You grown ups are very fortunate today to be able to witness the First Communion of these innocent children.  It’s a great and wonderful milestone in their lives, and one which marks the passage from innocence to responsibility, from the angelic sinlessness of their early childhood to a far more difficult state where they will have to choose for themselves between good and evil.  As parents and grandparents, you will continue to guide them in their choices, and bring them through that difficult time of adolescence and on to adulthood where, hopefully, they will do a better job than any of us have of leading godly and upright lives.

Let’s remember what our Lord said when they asked him who is the greatest in the kingdom of heaven.  The Gospel tell us that “Jesus called a little child unto him, and set him in the midst of them, and said, Verily I say unto you, Except ye be converted, and become as little children, ye shall not enter into the kingdom of heaven.  Whosoever therefore shall humble himself as this little child, the same is greatest in the kingdom of heaven.”  We have here an example of God’s little children as they come to our Lord at the communion rail.  They are naturally humble, naturally innocent.  Our job as parents and teachers is not to make them grow up to be more like us.  Our job is to become more like them.  Let’s never forget that. 
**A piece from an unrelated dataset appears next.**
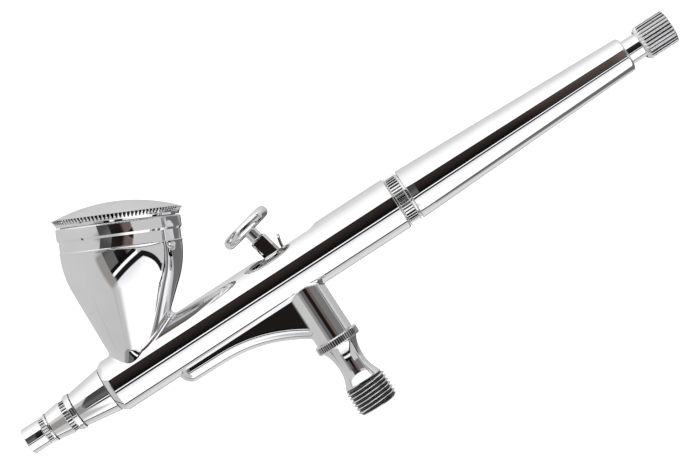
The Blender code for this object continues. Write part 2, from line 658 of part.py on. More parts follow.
# ---- trigger ------------------------------------------------------------------------------------
def make_trigger():
    neck_r, spigot_r, under = 1.5, 1.2, BUTTON_H - BUTTON_HALF
    blade = [
        *arc((0, 0), PRONG_R, 180, 360, 8),
        (PRONG_R, 4.6),
        (BLADE_HALF, 6.2),
        (BLADE_HALF, BLADE_TOP - 0.3),
        (BLADE_HALF - 0.3, BLADE_TOP),
        (0.3 - BLADE_HALF, BLADE_TOP),
        (-BLADE_HALF, BLADE_TOP - 0.3),
        (-BLADE_HALF, 6.2),
        (-PRONG_R, 4.6),
    ]
    stem = piece("trigger_stem", slab(blade, PRONG_HALF), ON_TRIGGER, "chrome")
    neck = [
        (BLADE_TOP - LEAD, 0),
        (BLADE_TOP - LEAD, neck_r),
        (under - GAP, neck_r),
        (under - GAP, spigot_r),
        (BUTTON_H - 2 * GAP, spigot_r),
        (BUTTON_H - 2 * GAP, 0),
    ]
    boolean(stem, "UNION", piece("stem_neck", turned(neck, SMALL_SIDES), ON_TRIGGER))
    fork = box((-3, -FORK_HALF, -3), (3, FORK_HALF, 5.2))
    hole = slab(list(arc((0, 0), PIN_R + 0.05, 0, 330, 11)), 3)
    boolean(
        stem,
        "DIFFERENCE",
        piece("fork_gap", fork, ON_TRIGGER),
        piece("stem_pin_hole", hole, ON_TRIGGER),
    )

    dish_r = BUTTON_R - BUTTON_HALF
    button = [
        (BUTTON_H, 0),
        (BUTTON_H, spigot_r + FIT),
        (under, spigot_r + FIT),
        *((BUTTON_H + up, dish_r + out) for out, up in arc((0, 0), BUTTON_HALF, -90, 90, 6)),
        (BUTTON_H + BUTTON_HALF - 0.45 * DISH, dish_r * 0.72),
        (BUTTON_H + BUTTON_HALF - 0.88 * DISH, dish_r * 0.36),
        (BUTTON_H + BUTTON_HALF - DISH, 0),
    ]
    piece("finger_button", turned(button, SIDES - 4), ON_TRIGGER, "chrome")

    foot_r, foot_end, shoulder, tongue_r = FOOT_GUIDE_R - GAP, FOOT_END - PIVOT_Z, -1.6, 0.85
    outline = [
        (foot_end, 0),
        (foot_end, foot_r - 0.5),
        (foot_end + 0.5, foot_r),
        (shoulder, foot_r),
        (shoulder, 0),
    ]
    foot = piece("trigger_foot", turned(outline, SMALL_SIDES), AT_PIVOT, "steel")
    tongue = [(tongue_r, shoulder - 1), *arc((0, 0), tongue_r, 0, 180, 8), (-tongue_r, shoulder - 1)]
    boolean(foot, "UNION", piece("foot_tongue", slab(tongue, FORK_HALF - 0.2), AT_PIVOT))
    hole = slab(list(arc((0, 0), PIN_R + 0.05, 0, 330, 11)), 3)
    boolean(foot, "DIFFERENCE", piece("foot_pin_hole", hole, AT_PIVOT))
    pin = slab(list(arc((0, 0), PIN_R - 0.02, 0, 330, 11)), PIN_HALF)
    piece("trigger_pin", pin, AT_PIVOT, "steel")


def make_auxiliary_lever():
    """A bent strip: a rolled foot on the chamber's floor, then up behind the stem to a round tip."""
    spine = [(0, 0), (-1.2, 0), (-1.8, 0.25), (-2.15, 1.2), (-2.3, 4.0), (-2.75, 9.0), (-2.5, 11.0)]
    spine += [(-2.3, 11.7), (-2.15, 12.2)]
    halves = [LEVER_HALF] * 7 + [0.75 * LEVER_HALF, 0.3 * LEVER_HALF]
    sections = []
    for n, (x, z) in enumerate(spine):
        before, after = spine[max(n - 1, 0)], spine[min(n + 1, len(spine) - 1)]
        run, rise = after[0] - before[0], after[1] - before[1]
        out_x, out_z = -rise * LEVER_THIN / math.hypot(run, rise), run * LEVER_THIN / math.hypot(run, rise)
        half = halves[n]
        sections.append(
            [(x + s * out_x, t * half, z + s * out_z) for s, t in ((1, 1), (1, -1), (-1, -1), (-1, 1))]
        )
    lever = piece("auxiliary_lever", loft(sections), AT_LEVER, "steel")
    roll = slab(list(arc((0, 0), 0.45, 0, 330, 11)), LEVER_HALF)
    boolean(lever, "UNION", piece("lever_roll", roll, AT_LEVER))
    needle_way = box((-4, -FORK_HALF, 1.5), (0, FORK_HALF, 4.8))
    boolean(lever, "DIFFERENCE", piece("lever_slot", needle_way, AT_LEVER))


# ---- air valve ----------------------------------------------------------------------------------
def make_valve():
    spigot_end, chamber_r, chamber_top, way_r = 22.2, 2.35, 16.2, 1.25
    ring_top, ring_low, ring_r = HOUSING_END - GAP, 16.2, 5.25
    waist = [(15.9, 4.15), (14.3, 3.5), (11.1, 3.15), (8.9, 3.45), (6.8, 4.4)]
    crests = [
        point
        for n in range(6)
        for point in (
            (6.25 - n * PITCH, HOSE_THREAD_R - THREAD_DEPTH),
            (5.9 - n * PITCH, HOSE_THREAD_R),
        )
    ]
    outline = [
        (spigot_end, way_r),
        (spigot_end, VALVE_BORE_R - GAP),
        (ring_top, VALVE_BORE_R - GAP),
        (ring_top, ring_r - 0.45),
        (ring_top - 0.45, ring_r),
        (ring_low + 0.45, ring_r),
        (ring_low, ring_r - 0.45),
        *waist,
        (6.6, 4.4),
        *crests,
        (1.0, HOSE_THREAD_R - 0.35),
        (0, 3.9),
        (0, chamber_r + 0.2),
        (0.3, chamber_r),
        (chamber_top, chamber_r),
        (chamber_top, way_r),
    ]
    flutes = (ring_low + 0.4, ring_top - 0.4, ring_r - 0.05, KNURL_DEPTH)
    piece("valve_body", turned(outline, SIDES - 4, True, flutes), ON_VALVE, "chrome")

    gasket = tube(spigot_end + 0.1, VALVE_BORE_TOP - 0.1, 2.4, VALVE_BORE_R - GAP)
    piece("valve_gasket", gasket, ON_VALVE, "ptfe")

    stem_end, stem_r = FOOT_END - 0.2, 0.85
    head_r, head_top, head_low, tail_r, tail_end = 1.8, 15.2, 14.2, 0.9, 10.0
    outline = [
        (stem_end, 0),
        (stem_end, stem_r - 0.2),
        (stem_end - 0.2, stem_r),
        (head_top, stem_r),
        (head_top, head_r),
        (head_low, head_r),
        (head_low, tail_r),
        (tail_end, tail_r),
        (tail_end, 0),
    ]
    piece("valve_plunger", turned(outline, SMALL_SIDES), ON_VALVE, "brass")
    piece("plunger_o_ring", o_ring(head_top + 0.47, 1.37, 0.4), ON_VALVE, "rubber")
    wire, screw_low, screw_top = 0.22, 1.2, 4.4
    coil(
        "valve_spring",
        ON_VALVE,
        screw_top + wire + GAP,
        head_low - wire - GAP,
        radius=1.6,
        wire=wire,
        turns=6,
        metal="spring_steel",
    )
    screw_mesh = tube(screw_low, screw_top, 1.0, chamber_r - FIT)
    screw = piece("valve_screw", screw_mesh, ON_VALVE, "brass")
    driver = box((-0.3, -3, screw_low - LEAD), (0.3, 3, screw_low + 0.7))
    boolean(screw, "DIFFERENCE", piece("valve_screw_slot", driver, placing()))


def main():
    for obj in list(bpy.data.objects):
        bpy.data.objects.remove(obj)
    make_body()
    make_cup()
    make_lid()
    make_head()
    make_needle_line()
    make_rear()
    make_trigger()
    make_auxiliary_lever()
    make_valve()


main()
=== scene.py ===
"""Looks of the dual-action airbrush: chrome-plated brass in a white studio.

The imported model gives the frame: +X along the barrel towards the handle, +Z up the air valve. Every
length below is in millimetres, and each mesh is scaled to metres as it is made.
"""

import json
import math

import bmesh
import bpy
import numpy as np
from mathutils import Matrix, Vector


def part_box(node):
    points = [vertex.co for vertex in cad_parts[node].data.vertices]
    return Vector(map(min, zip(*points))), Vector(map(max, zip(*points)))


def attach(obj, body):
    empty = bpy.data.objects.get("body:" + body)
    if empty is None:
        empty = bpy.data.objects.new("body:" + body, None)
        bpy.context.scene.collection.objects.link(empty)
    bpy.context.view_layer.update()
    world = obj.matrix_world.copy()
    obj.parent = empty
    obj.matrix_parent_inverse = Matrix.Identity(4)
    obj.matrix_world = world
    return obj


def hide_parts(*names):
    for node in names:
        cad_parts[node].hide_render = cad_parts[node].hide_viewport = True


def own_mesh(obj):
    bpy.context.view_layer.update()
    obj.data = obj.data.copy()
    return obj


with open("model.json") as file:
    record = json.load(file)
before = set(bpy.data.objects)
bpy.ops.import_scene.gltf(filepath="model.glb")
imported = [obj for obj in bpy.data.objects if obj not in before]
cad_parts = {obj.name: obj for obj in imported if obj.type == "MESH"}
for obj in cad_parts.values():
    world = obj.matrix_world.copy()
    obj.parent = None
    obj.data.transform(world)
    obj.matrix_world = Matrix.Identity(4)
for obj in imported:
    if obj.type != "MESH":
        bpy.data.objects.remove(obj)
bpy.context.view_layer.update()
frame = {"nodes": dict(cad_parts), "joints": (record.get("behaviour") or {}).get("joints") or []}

MM = 0.001
NODES = frame["nodes"]
JOINTS = {joint["name"]: joint for joint in frame["joints"]}


# ---- places read from the frame ----
def span(node):
    """A CAD node's lowest and highest corners, in millimetres."""
    low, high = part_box(node)
    return low / MM, high / MM


def along_barrel(node):
    """Front, rear and greatest radius of a piece that is turned about the barrel axis."""
    low, high = span(node)
    return low.x, high.x, (high.z - low.z) / 2


BODY_LOW, BODY_HIGH = span("body")
HANDLE_LOW, HANDLE_HIGH = span("handle")
AXIS_Z = (HANDLE_LOW.z + HANDLE_HIGH.z) / 2
BARREL_R = BODY_HIGH.z - AXIS_Z
BARREL_FRONT, BARREL_REAR, HOUSING_END = BODY_LOW.x, BODY_HIGH.x, BODY_LOW.z
LID_AXIS = JOINTS["lid_lift"]["axis"]
CUP_TILT = math.atan2(LID_AXIS[0], LID_AXIS[2])
PIVOT = Vector(JOINTS["trigger_pull"]["pos_m"]) / MM
LEVER_FOOT = Vector(JOINTS["lever_rock"]["pos_m"]) / MM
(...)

When Adam and Eve bit the apple, they became aware of the difference between good and evil.  Our own awareness of this difference stems from the time we reached the age of reason, which these children today have proved they have done.  From that moment on, we are on ‘the path’.  The path that we can either climb up, or slip down.  Since we reached the age of reason, we have all done some good things that merited God’s grace and a heavenly reward.  But we’ve also done a barrel full of bad things, which deserve an altogether different kind of reward.  It’s been a difficult path for all of us, so by all means let’s do our best to guide these children so they don’t make the same mistakes.  Your guidance is essential in their lives, and a humble acknowledgment of your own spiritual status goes a long way in allowing them to do good and avoid sin.  If you’re a saint, then pull them up after you.  If you’re a sinner, then push them up from behind.  Let them learn from your good example, and let them learn from your mistakes.  Meanwhile, we ourselves must learn from their example of innocence, their absence of guile, their sincerity and sense of justice.  Most of all, copy the complete love and trust they have for you, by having the same for God. 

Today, children, is a great day in your lives.  Stay as innocent and pleasing to God as you are today, listen to your parents and grandparents, your teachers, and all the grown-ups you know. Pray hard for them that they make God as happy as you do, as you worthily receive in your bodies and souls this morning the most blessed Sacrament of the Altar, the real presence of God himself.